As far as the Fifties, Sixties and Seventies are concerned, Ed van der Elsken was one of the great documentary photographers. An exuberant chronicler of his times, van der Elsken's unrestrained passion for life translated into a rapacious, experimental photography. Enormously respected in his native Holland, van der Elsken is little known in Britain (certainly in comparison to American contemporaries such as William Klein or Robert Frank, with whom he is often compared), and this survey exhibition of his work in photography and film, gives the opportunity to appraise his pivotal position between pre-war street photographers such as Weegee and Brassai, and the emotive, ultra-subjectivist photography of Nan Goldin and Larry Clark, that came after him.
Ed van der Elsken moved to Paris in 1950, joining many young Dutch artists and intellectuals seeking respite from the gloomy aftermath of the war in Amsterdam. Love on the Left Bank (1956), created during this period, remains his most celebrated work and the one which secured his reputation in the early 1950s. A noir novel-in-images, it follows a circle of drifting post-war youth, young people whose lives, and ideals, have been devastated by the war. Leading a nocturnal, aimless existence punctuated by drink, drugs and sex, van der Elsken's free spirits personify the restless hedonism, and the nihilistic spirit that was to animate the French New Wave. Most memorable amongst his subjects is the gorgeous, vampiric, opium-addicted Vali Myers, a girl who didn't see daylight for three years. During this time van der Elsken was friends with Karel Appel and Cobra emigrés, as well as leading figures in the emergent Lettrist movement and the Situationist International, and found himself in a cultural milieu where the mood was at once desperately melancholic and defiantly anarchistic.

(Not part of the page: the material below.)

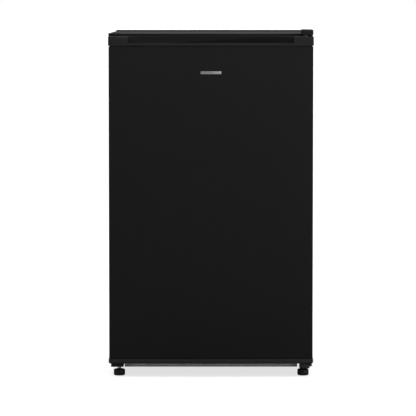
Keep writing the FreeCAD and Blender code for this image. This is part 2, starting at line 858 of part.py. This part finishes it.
def make_switch_body():
    """Lamp switch housing under the front of the ceiling."""
    body = box((switch_x - 13, switch_x + 13), (-184, -150), (switch_z - 9, cavity_ceiling))
    body = body.makeFillet(2.0, [e for e in body.Edges if is_along(e, Y_AXIS) and e.Vertexes[0].Z < 770])
    bore = plunger_radius + running_clearance
    return body.cut(rod(bore, (switch_x, -190, switch_z), (switch_x, -156, switch_z)))


def make_plunger():
    """Button that the closed door holds in."""
    plunger = rod(plunger_radius, (switch_x, plunger_tip, switch_z), (switch_x, -166, switch_z))
    tip = [e for e in plunger.Edges if all(abs(v.Y - plunger_tip) < 1e-6 for v in e.Vertexes)]
    return plunger.makeFillet(1.2, tip)


def make_shelf_glass(level):
    """Tempered glass plate that lies on two ledges."""
    plate = box((-glass_half_width, glass_half_width), (glass_front, glass_back), (level, level + glass_thickness))
    return round_along(plate, 3.0, Z_AXIS)


def make_shelf_trims(level):
    """The two alike clip-on profiles at a shelf's front and back edge."""
    trims = []
    for y in ((glass_front - 6, glass_front + 8), (glass_back - 8, glass_back + 4)):
        trim = box((-glass_half_width, glass_half_width), y, (level - 3, level + 9))
        trim = round_along(trim, 1.8, X_AXIS)
        trims.append(trim.cut(make_shelf_glass(level)))
    return Part.makeCompound(trims)


def make_crisper():
    """Drawer for fruit and vegetables, with a lip to pull it by."""
    x = (-192.0, 192.0)
    y = (-94.0, 50.0)
    z = (74.0, 226.0)
    tray = open_box(x, y, z, 2.5, 14.0)
    front = soft_box((-194.0, 194.0), (-98.0, -94.0), (74.0, 228.0), 4.0, Y_AXIS)
    lip = round_along(box((-70.0, 70.0), (-106.0, -97.0), (208.0, 213.0)), 1.5, X_AXIS)
    rim = frame_rim((-194.0, 194.0), (-95.0, 52.0), (223.5, 226.0), 5.0)
    return tray.fuse(front).fuse(lip).fuse(rim)


def frame_rim(x, y, z, width):
    """A flat ring that lies level."""
    inner = box((x[0] + width, x[1] - width), (y[0] + width, y[1] - width), (z[0] - 1, z[1] + 1))
    return box(x, y, z).cut(inner)


def build_inside():
    save("thermostat_housing", make_housing())
    save("thermostat_knob", make_knob())
    save("lamp_cover", make_lamp_cover())
    save("lamp_bulb", make_bulb())
    save("door_switch_body", make_switch_body())
    save("door_switch_plunger", make_plunger())
    for name, level in shelf_levels.items():
        save("shelf_glass_" + name, make_shelf_glass(level))
        save("shelf_trims_" + name, make_shelf_trims(level))
    save("crisper_drawer", make_crisper())


# ------------------------------------------------- refrigerating machine


def make_compressor_rail():
    """Steel cross-member under the machine bay, with folded edges."""
    half = cabinet_width / 2 - side_sheet
    plate = box((-half, half), (118.0, 233.0), (cabinet_low, cabinet_low + 2))
    for y in ((118.0, 120.0), (231.0, 233.0)):
        plate = plate.fuse(box((-half, half), y, (cabinet_low, cabinet_low + 14)))
    return plate


def make_compressor():
    """Welded steel pot with its seam and its mounting legs."""
    pot = Part.makeCylinder(compressor_radius, 118.0, Vector(compressor_x, compressor_y, 46.0))
    pot = pot.makeFillet(28.0, [e for e in pot.Edges if not is_along(e, Z_AXIS)])
    seam = Part.makeCylinder(compressor_radius + 2, 4.0, Vector(compressor_x, compressor_y, 100.0))
    legs = soft_box(
        (compressor_x - 86, compressor_x + 86), (compressor_y - 50, compressor_y + 50), (44.0, 47.0), 10.0
    )
    legs = legs.cut(
        soft_box(
            (compressor_x - 55, compressor_x + 55), (compressor_y - 60, compressor_y - 44), (40.0, 50.0), 4.0
        )
    )
    shell = pot.fuse(seam).fuse(legs)
    for x, y in grommet_places:
        shell = shell.cut(rod(5.0, (x, y, 40.0), (x, y, 50.0)))
    return shell


def make_grommets():
    """Four rubber mounts between the rail and the compressor's legs."""
    grommets = []
    for x, y in grommet_places:
        foot = rod(9.0, (x, y, cabinet_low + 2), (x, y, 44.0))
        stem = rod(5.0, (x, y, 44.0), (x, y, 47.0))
        head = rod(7.5, (x, y, 47.0), (x, y, 50.5))
        grommets.append(foot.fuse(stem).fuse(head))
    return Part.makeCompound(grommets)


def make_relay_box():
    """Electrical box on the compressor's side."""
    x = (compressor_x + compressor_radius + 2.5, compressor_x + compressor_radius + 40)
    cover = box(x, (150.0, 200.0), (72.0, 132.0))
    return cover.makeFillet(4.0, [e for e in cover.Edges if e.Vertexes[0].X > x[0] + 1 and e.Vertexes[-1].X > x[0] + 1])


def make_gland():
    """Collar where a mains cord enters the relay box."""
    x = compressor_x + compressor_radius + 40
    collar = pipe(8.0, 4.0, (x, 175.0, 88.0), (x + 6, 175.0, 88.0))
    nut = pipe(6.5, 4.0, (x + 6, 175.0, 88.0), (x + 14, 175.0, 88.0))
    return collar.fuse(nut)


def make_condenser_tube():
    """Serpentine tube on the back, with a tail down to the compressor."""
    points = [(coil_half_width, coil_y, 150.0)]
    for index in range(coil_passes):
        z = coil_low + index * coil_pitch
        ends = (coil_half_width, -coil_half_width)
        if index % 2:
            ends = ends[::-1]
        points.append((ends[0], coil_y, z))
        points.append((ends[1], coil_y, z))
    return tube(points, coil_tube_radius, coil_pitch / 2)


def make_condenser_wires():
    """Upright wires welded across the tube's runs."""
    top = coil_low + (coil_passes - 1) * coil_pitch + 12
    span = 2 * (coil_half_width - 32)
    y = coil_y + coil_tube_radius + wire_radius
    wires = []
    for index in range(wire_count):
        x = -span / 2 + span * index / (wire_count - 1)
        wires.append(rod(wire_radius, (x, y, coil_low - 12), (x, y, top)))
    return Part.makeCompound(wires)


def make_condenser_clips():
    """Four spacers that hold the condenser off the back panel."""
    clips = []
    for x in (-150.0, 150.0):
        for z in (coil_low, coil_low + (coil_passes - 1) * coil_pitch):
            post = box((x - 6, x + 6), (cabinet_back + 1, coil_y + 1.5), (z - 8, z + 8))
            clips.append(post.cut(rod(coil_tube_radius, (x - 10, coil_y, z), (x + 10, coil_y, z))))
    return Part.makeCompound(clips)


def make_filter_drier():
    """Copper drier at the end of the condenser's tail."""
    x, y = coil_half_width, coil_y
    body = rod(9.0, (x, y, 80.0), (x, y, 140.0))
    body = body.makeChamfer(5.0, [body.Edges[0], body.Edges[2]])
    return body.fuse(rod(3.2, (x, y, 140.0), (x, y, 150.0)))


def make_suction_tube():
    """Return tube from the bay's front wall to the compressor."""
    points = [
        (-130.0, bay_front + 1.0, 150.0),
        (-130.0, compressor_y, 150.0),
        (-130.0, compressor_y, 86.0),
        (compressor_x - compressor_radius, compressor_y, 86.0),
    ]
    return tube(points, 4.0, 16.0)


def make_drain_tray():
    """Tray on top of the compressor where defrost water dries off."""
    return open_box((compressor_x - 70, compressor_x + 70), (112.0, 226.0), (164.2, 188.0), 2.0, 14.0)


def build_machine():
    save("compressor_rail", make_compressor_rail())
    save("compressor_shell", make_compressor())
    save("compressor_grommets", make_grommets())
    save("relay_box", make_relay_box())
    save("mains_gland", make_gland())
    save("condenser_tube", make_condenser_tube())
    save("condenser_wires", make_condenser_wires())
    save("condenser_clips", make_condenser_clips())
    save("filter_drier", make_filter_drier())
    save("suction_tube", make_suction_tube())
    save("drain_tray", make_drain_tray())


build_door()
build_cabinet()
build_inside()
build_machine()
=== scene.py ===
import json
import math

import bmesh
import bpy
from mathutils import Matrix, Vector


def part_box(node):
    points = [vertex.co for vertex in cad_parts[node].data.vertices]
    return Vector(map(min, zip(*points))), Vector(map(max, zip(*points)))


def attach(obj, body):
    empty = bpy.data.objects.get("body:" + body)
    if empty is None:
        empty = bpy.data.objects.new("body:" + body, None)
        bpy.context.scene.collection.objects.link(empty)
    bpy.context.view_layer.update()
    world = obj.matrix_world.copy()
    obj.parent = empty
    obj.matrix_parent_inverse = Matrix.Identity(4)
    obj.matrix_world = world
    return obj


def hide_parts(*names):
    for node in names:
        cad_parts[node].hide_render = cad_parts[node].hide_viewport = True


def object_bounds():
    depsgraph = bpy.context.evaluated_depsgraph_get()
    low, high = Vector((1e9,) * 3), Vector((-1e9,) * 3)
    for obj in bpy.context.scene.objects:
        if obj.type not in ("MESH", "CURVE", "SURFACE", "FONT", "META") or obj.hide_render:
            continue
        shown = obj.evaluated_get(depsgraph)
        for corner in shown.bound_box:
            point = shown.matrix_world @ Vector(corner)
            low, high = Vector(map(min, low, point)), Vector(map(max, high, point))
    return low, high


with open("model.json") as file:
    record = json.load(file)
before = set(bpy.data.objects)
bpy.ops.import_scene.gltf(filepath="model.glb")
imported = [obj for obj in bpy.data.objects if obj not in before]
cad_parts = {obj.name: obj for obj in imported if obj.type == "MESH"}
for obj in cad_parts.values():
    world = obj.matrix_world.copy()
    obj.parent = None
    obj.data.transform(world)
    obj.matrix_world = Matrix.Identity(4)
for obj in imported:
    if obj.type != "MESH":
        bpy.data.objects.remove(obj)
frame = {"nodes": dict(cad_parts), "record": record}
cad_low, cad_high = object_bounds()
nodes = frame["nodes"]

# ------------------------------------------------------- driving numbers

# Camera
camera_distance = 7.0
camera_over_worktop = 0.070
pixels_per_metre = 408.0
frame_pixels = 416.0
sensor_width = 36.0
shift_x = -0.0070
shift_y = -0.0096

# Light and floor
overhead_strength = 2.45
overhead_spread = math.radians(70)
fill_place = (2.2, -2.4, 0.95)
fill_aim = (0, -0.27, 0.4)
fill_power = 23.0
fill_wide = 2.2
fill_high = 1.6
room_low = 0.06
room_high = 1.0
floor_reach = 120.0
floor_glow = 0.72
floor_shown = 0.34
floor_returned = 0.36

# Painted shade: how far each darker patch reaches from the edges of its piece
recess_front = 0.0078
recess_back = 0.0315
recess_half = 0.2035
recess_below_top = 0.0008
rim_depth = 0.0105
rim_height = 0.0033

# Softened pieces
smooth_angle = math.radians(32)
merge_distance = 0.00001
flat_angle = math.radians(0.4)

# Gasket
gasket_width = 0.017

# Dots round the thermostat knob
scale_radius = 0.0215
scale_dots = 7
scale_sweep = math.radians(270)
dot_sides = 14
dot_smallest = 0.0006
dot_growth = 0.00012
dot_height = 0.0004

# ------------------------------------------------------------------ camera


def make_camera():
    """A long lens in front of the door, a little above the worktop, looking slightly down."""
    door_front = cad_low.y
    worktop_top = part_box("worktop")[1].z
    middle = cad_high.z / 2
    place = Vector((0.0, door_front - camera_distance, worktop_top + camera_over_worktop))
    aim = Vector((0.0, door_front, middle))
    data = bpy.data.cameras.new("camera")
    camera = bpy.data.objects.new("camera", data)
    bpy.context.scene.collection.objects.link(camera)
    camera.location = place
    camera.rotation_mode = "QUATERNION"
    camera.rotation_quaternion = (aim - place).to_track_quat("-Z", "Y")
    data.sensor_width = sensor_width
    data.lens = pixels_per_metre * (aim - place).length * sensor_width / frame_pixels
    data.shift_x = shift_x
    data.shift_y = shift_y
    data.clip_start = 0.1
    data.clip_end = 300.0
    bpy.context.scene.camera = camera


# ---------------------------------------------------------------- node help


def link(tree, output, socket):
    tree.links.new(output, socket)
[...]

Returning to Amsterdam in 1954, van der Elsken started to experiment with colour photography, and to pioneer a cinema-vérité style of film-making (even inventing his own portable movie camera), in order to produce the most immediate, most unmediated imagery possible. The exhibition includes excerpts from several seminal films: The Infatuated Camera (1971) and A Photographer Films Amsterdam, (1982), among others. He began to travel extensively - around the world in 1959, and then regularly visited Japan, Hong Kong and Africa. He was one of the first photographers to realise that the photography book was a very specific medium with its own unique possibilities, and Sweet Life, (1966) the book which emerged from his first global tour, is still an extraordinarily innovative publication.
As the decades pass, the mood in van der Elsken's photography shifts from post-war despondency to the permissive optimism of the flowerpower era, back to a sense of tainted idealism post-Woodstock. Van der Elsken was always in one sense an outsider drawn to outsiders. Fiercely anti-capitalist, equally anti-communist, he was never an ideologue. His signature images of rebellious youth - whether Dutch rockers or Japanese 'yakuza'(gangsters) - are driven by a sense of personal identification and celebration, rather than social protest. Unusually for a documentary photographer there is rarely any pretense of neutrality or detached observation: he is always, himself, emotionally and dramatically present in his photographs. Sometimes gentle and romantic, sometimes shrill, vulgar, even obscene, van der Elsken is invariably uncompromising and direct in his approach. And never more so than Bye, (1990) his final, valedictory film which chronicles his slow decay from prostate cancer. He died on 28 December, 1990.